** Exercise instructions **
Copy each line holding the string "handed".
|---|
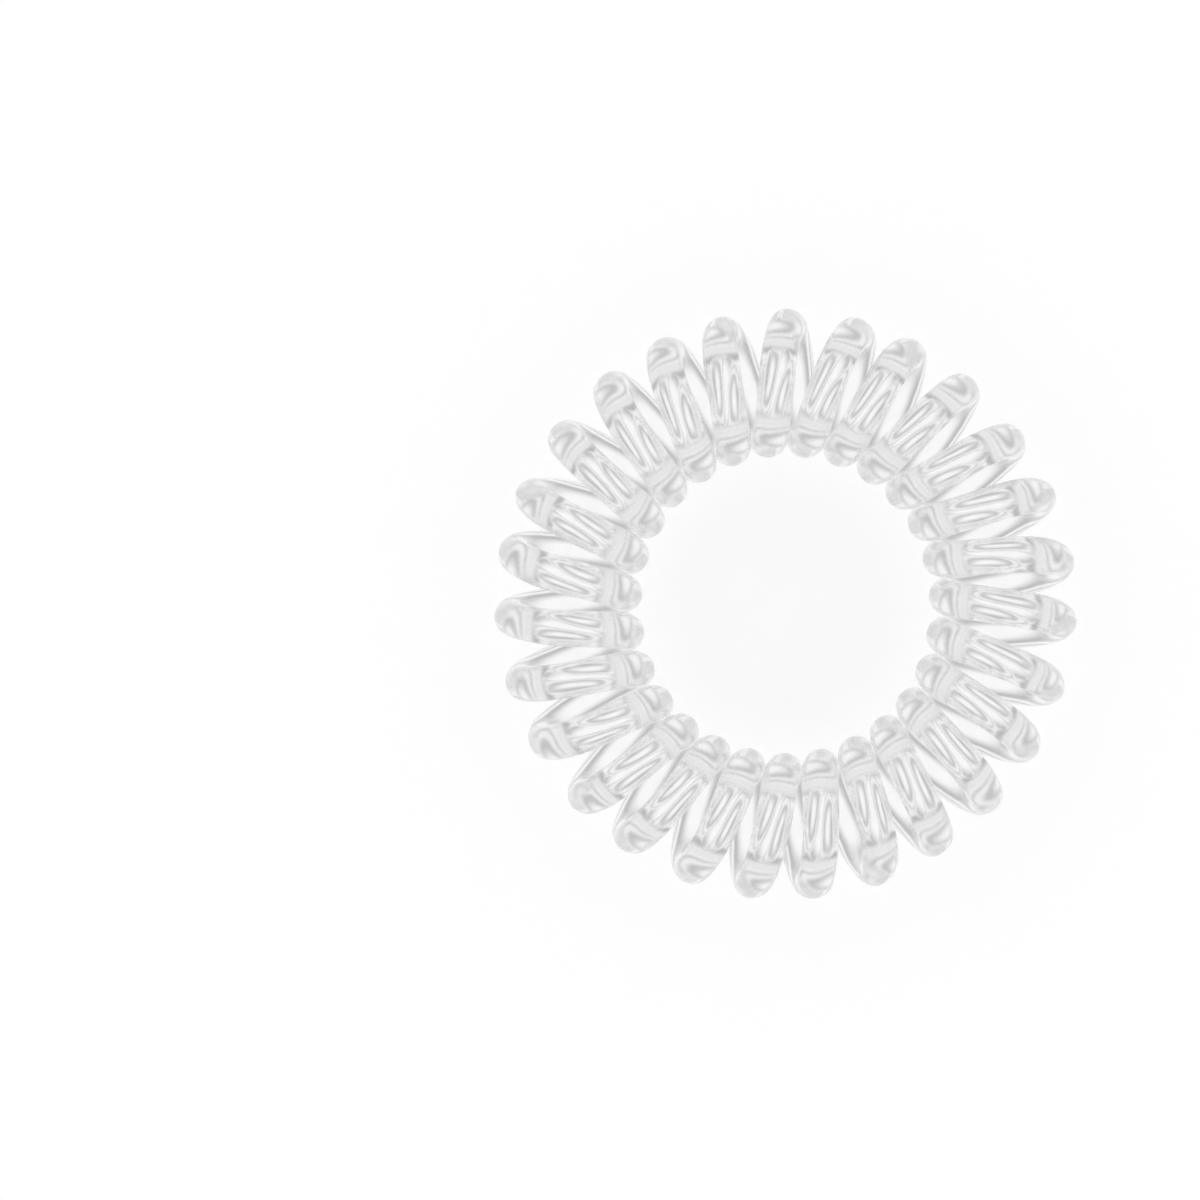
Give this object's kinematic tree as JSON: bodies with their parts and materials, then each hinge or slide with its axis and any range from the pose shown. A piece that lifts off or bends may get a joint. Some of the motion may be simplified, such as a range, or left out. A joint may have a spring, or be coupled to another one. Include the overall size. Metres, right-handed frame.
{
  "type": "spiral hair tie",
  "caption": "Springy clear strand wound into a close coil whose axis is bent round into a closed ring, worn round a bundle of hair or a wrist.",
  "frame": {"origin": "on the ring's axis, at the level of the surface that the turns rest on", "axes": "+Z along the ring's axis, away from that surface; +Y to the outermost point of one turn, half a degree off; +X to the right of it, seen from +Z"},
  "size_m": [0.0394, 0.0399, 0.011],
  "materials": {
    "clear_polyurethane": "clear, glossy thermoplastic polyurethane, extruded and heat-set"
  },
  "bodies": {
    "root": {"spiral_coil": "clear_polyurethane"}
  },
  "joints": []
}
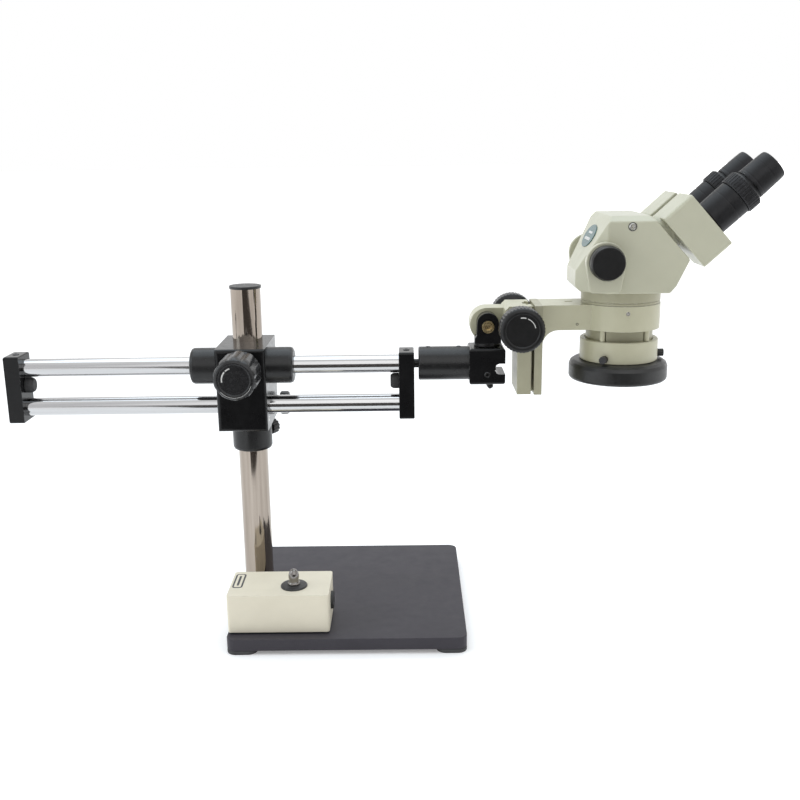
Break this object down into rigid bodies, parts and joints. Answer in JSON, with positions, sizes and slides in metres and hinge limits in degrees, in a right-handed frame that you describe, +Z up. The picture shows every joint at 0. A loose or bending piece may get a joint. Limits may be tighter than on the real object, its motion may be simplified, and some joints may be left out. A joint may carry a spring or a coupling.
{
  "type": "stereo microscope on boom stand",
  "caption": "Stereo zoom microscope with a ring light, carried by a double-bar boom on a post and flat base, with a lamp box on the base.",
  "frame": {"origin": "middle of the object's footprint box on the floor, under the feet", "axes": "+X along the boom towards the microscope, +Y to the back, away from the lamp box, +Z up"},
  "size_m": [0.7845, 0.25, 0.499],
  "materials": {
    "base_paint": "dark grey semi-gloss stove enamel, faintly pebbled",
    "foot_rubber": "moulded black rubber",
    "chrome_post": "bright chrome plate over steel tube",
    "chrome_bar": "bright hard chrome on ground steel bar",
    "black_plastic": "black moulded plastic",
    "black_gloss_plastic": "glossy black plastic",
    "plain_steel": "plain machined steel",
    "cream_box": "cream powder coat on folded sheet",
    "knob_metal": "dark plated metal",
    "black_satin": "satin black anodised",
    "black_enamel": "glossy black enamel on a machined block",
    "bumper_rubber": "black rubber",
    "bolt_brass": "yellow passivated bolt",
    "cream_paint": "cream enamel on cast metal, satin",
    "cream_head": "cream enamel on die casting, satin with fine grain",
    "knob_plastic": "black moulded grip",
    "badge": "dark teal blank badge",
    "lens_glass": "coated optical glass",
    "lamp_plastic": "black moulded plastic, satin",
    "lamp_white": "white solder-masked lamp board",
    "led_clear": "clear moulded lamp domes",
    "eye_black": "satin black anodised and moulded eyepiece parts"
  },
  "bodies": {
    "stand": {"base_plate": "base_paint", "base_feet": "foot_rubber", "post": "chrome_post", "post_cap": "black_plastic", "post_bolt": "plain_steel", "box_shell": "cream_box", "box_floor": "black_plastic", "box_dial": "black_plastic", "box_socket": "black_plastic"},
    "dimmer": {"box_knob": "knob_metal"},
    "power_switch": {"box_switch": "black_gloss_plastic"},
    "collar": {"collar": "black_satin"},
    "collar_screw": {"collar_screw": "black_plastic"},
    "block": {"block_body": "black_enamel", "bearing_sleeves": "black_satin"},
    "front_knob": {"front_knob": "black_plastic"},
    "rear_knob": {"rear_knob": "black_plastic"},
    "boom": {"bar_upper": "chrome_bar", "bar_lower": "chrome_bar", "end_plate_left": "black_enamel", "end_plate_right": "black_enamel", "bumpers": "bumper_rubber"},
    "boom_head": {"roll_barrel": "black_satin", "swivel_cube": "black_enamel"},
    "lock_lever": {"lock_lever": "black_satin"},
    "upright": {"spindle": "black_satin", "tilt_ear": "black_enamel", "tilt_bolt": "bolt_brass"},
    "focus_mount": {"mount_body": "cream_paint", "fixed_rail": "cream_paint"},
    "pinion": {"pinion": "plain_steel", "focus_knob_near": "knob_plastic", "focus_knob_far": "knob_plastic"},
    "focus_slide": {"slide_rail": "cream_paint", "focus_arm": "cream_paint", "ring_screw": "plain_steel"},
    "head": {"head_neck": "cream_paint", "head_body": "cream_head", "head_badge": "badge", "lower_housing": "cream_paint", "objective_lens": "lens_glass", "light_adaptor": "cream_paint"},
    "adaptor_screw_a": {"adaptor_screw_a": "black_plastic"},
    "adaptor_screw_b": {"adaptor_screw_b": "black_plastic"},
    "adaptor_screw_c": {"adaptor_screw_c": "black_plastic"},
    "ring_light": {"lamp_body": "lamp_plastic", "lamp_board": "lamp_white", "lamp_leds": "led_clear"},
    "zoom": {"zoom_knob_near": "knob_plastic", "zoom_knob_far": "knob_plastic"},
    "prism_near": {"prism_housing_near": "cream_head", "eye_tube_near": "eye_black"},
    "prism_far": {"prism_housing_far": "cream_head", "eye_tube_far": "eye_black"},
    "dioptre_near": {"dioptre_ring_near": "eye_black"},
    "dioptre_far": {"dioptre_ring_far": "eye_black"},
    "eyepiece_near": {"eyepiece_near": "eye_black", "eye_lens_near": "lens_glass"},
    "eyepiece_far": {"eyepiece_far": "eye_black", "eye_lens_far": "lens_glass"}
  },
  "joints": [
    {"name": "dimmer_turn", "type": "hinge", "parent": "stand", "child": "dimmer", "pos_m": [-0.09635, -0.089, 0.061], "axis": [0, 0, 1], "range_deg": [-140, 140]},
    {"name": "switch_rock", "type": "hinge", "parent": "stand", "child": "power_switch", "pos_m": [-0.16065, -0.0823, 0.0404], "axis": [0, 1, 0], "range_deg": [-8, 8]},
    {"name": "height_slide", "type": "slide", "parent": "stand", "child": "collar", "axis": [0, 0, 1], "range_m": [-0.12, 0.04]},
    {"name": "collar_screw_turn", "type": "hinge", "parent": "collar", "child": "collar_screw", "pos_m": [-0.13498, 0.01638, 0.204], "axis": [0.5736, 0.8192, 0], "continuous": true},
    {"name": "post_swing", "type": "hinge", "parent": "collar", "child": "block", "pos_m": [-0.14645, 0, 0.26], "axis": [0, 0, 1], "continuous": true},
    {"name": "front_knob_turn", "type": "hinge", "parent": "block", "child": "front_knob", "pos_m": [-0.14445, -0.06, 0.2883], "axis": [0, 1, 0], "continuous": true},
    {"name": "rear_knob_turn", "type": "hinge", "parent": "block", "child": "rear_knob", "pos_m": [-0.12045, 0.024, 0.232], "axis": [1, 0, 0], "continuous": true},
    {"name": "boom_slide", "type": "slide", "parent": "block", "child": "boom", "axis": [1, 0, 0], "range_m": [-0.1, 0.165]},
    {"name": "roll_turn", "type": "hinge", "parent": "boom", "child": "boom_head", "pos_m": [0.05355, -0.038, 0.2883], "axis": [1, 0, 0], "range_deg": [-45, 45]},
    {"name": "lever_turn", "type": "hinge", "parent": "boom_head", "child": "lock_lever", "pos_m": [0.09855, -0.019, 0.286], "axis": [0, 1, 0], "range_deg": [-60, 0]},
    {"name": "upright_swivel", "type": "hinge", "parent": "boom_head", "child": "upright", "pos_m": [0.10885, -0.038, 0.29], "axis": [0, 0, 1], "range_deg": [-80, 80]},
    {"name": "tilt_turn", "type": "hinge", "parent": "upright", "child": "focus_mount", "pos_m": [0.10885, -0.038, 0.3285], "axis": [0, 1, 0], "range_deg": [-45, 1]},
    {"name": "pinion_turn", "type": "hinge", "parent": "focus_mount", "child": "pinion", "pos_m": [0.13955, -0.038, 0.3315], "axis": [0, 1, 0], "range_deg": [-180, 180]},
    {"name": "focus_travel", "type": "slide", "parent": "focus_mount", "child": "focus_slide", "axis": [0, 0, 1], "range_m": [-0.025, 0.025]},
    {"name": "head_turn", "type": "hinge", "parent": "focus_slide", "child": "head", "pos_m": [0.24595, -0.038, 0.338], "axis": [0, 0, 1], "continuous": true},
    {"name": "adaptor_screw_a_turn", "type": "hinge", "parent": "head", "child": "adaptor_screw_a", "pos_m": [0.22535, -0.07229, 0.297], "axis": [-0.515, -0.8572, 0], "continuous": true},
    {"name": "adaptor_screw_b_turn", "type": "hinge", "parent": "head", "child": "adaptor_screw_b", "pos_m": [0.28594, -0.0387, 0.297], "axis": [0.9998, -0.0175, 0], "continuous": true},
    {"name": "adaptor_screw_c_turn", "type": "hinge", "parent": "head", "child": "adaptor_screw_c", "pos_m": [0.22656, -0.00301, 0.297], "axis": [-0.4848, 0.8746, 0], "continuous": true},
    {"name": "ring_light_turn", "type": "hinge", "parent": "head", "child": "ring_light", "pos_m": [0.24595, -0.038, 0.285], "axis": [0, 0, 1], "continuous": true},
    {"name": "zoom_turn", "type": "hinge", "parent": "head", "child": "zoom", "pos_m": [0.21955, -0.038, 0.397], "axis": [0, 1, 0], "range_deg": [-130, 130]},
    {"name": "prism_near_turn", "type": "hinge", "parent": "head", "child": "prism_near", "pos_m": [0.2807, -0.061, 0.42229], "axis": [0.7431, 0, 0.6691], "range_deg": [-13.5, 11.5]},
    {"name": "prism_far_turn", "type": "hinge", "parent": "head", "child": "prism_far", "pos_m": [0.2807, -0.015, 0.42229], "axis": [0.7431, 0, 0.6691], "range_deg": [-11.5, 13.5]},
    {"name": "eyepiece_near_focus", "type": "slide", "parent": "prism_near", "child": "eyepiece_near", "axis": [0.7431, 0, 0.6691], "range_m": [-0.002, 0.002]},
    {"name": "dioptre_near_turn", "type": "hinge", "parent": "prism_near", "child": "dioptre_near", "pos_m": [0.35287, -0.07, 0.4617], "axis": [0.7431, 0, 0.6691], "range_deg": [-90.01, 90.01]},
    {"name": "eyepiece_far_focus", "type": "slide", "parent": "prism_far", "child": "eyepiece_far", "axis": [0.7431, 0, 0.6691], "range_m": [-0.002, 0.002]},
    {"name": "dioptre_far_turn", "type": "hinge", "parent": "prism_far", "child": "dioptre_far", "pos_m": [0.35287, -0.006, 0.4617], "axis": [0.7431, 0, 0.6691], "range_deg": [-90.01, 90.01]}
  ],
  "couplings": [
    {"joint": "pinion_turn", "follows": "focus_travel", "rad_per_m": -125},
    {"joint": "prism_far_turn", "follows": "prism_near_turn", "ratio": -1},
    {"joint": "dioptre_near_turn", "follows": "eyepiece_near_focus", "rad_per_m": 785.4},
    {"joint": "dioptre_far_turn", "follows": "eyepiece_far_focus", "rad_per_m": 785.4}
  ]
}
|---|
** Task result **
Give this object's kinematic tree as JSON: bodies with their parts and materials, then each hinge or slide with its axis and any range from the pose shown. A piece that lifts off or bends may get a joint. Some of the motion may be simplified, such as a range, or left out. A joint may have a spring, or be coupled to another one. Include the overall size. Metres, right-handed frame.
Break this object down into rigid bodies, parts and joints. Answer in JSON, with positions, sizes and slides in metres and hinge limits in degrees, in a right-handed frame that you describe, +Z up. The picture shows every joint at 0. A loose or bending piece may get a joint. Limits may be tighter than on the real object, its motion may be simplified, and some joints may be left out. A joint may carry a spring or a coupling.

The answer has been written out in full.